The New Jersey Working Families Alliance, which has filed a complaint against Samson with the state Ethics Commission, described the Port Authority chair as "a key piece of Gov. Christie's dirty machine."

"Today, that machine is falling apart," said the left-leaning group, which has organized protests at Christie's town-hall meetings.

News reports have chronicled potential conflicts of interest in Samson's capacity as Port Authority chair. Among them: his vote in favor of a $256 million North Jersey transportation project that could benefit two of his private clients, even as other commissioners recused themselves, and his vote to approve two bridge-construction contracts worth $2.8 billion that benefited his clients.

As the bridge scandal ensnared two of Christie's appointees at the Port Authority - Wildstein and Bill Baroni, both of whom resigned in December - the governor continued to praise Samson.

"I have every faith and trust and confidence in David's integrity, as do people on both sides of the aisle in this state over the course of the past 40 years," Christie said Friday.

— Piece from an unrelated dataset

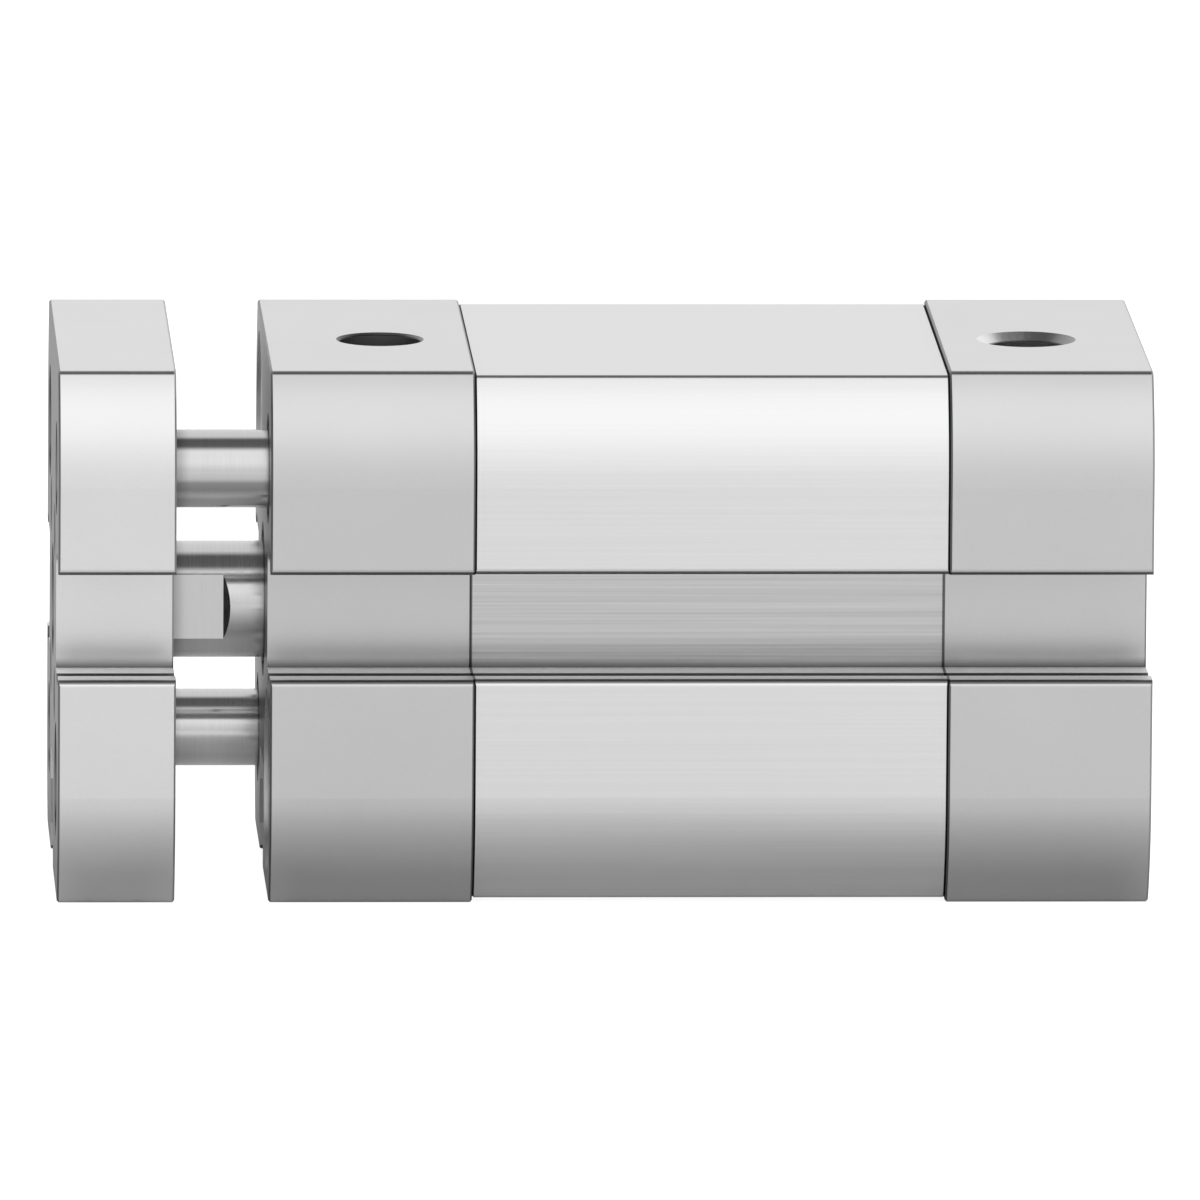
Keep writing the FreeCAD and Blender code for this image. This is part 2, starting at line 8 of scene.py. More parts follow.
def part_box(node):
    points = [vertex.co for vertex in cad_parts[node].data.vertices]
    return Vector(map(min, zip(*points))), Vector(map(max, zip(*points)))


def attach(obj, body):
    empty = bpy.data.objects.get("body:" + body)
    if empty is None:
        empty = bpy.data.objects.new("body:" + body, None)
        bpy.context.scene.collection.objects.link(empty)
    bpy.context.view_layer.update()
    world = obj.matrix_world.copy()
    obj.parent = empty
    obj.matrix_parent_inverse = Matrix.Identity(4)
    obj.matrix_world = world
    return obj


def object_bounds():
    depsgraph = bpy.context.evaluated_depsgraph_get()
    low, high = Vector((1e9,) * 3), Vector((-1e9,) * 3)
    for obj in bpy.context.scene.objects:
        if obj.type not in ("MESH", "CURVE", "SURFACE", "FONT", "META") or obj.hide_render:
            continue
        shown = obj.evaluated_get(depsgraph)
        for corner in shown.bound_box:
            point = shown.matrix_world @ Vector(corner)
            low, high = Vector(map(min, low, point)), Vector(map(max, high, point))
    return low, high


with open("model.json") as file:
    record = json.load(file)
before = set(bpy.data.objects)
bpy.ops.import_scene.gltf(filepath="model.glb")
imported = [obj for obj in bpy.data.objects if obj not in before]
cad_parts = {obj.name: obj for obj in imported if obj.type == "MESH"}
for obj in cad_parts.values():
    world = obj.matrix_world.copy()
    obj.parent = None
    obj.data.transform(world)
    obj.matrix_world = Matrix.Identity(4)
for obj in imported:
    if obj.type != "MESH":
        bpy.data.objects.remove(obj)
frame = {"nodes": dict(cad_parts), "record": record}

He added: "His role was not central in any of these things," referring to the bridge controversy.

Gibson Dunn attorney Randy Mastro told reporters Thursday that his firm had been unable to interview Samson for its report. Christie said Samson cited attorney-client privilege in declining to participate.

Democrats used that as evidence of a "one-sided review."

"The governor's top appointee at the Port Authority refuses to be interviewed for the administration's report and then resigns the day after it comes out, leaving us once again with far more questions than answers," Senate Majority Leader Loretta Weinberg (D., Bergen) and Assemblyman John S. Wisniewski (D., Middlesex), cochairs of the legislative committee investigating the lane closures, said in a statement.

The governor also said Samson told him in January he had no involvement in the lane closures. In one e-mail released by investigators, Wildstein wrote on Sept. 13 that New York officials at the Port Authority had reopened the lanes.

"We are appropriately going nuts. Samson helping us to retaliate," Wildstein wrote to Kelly.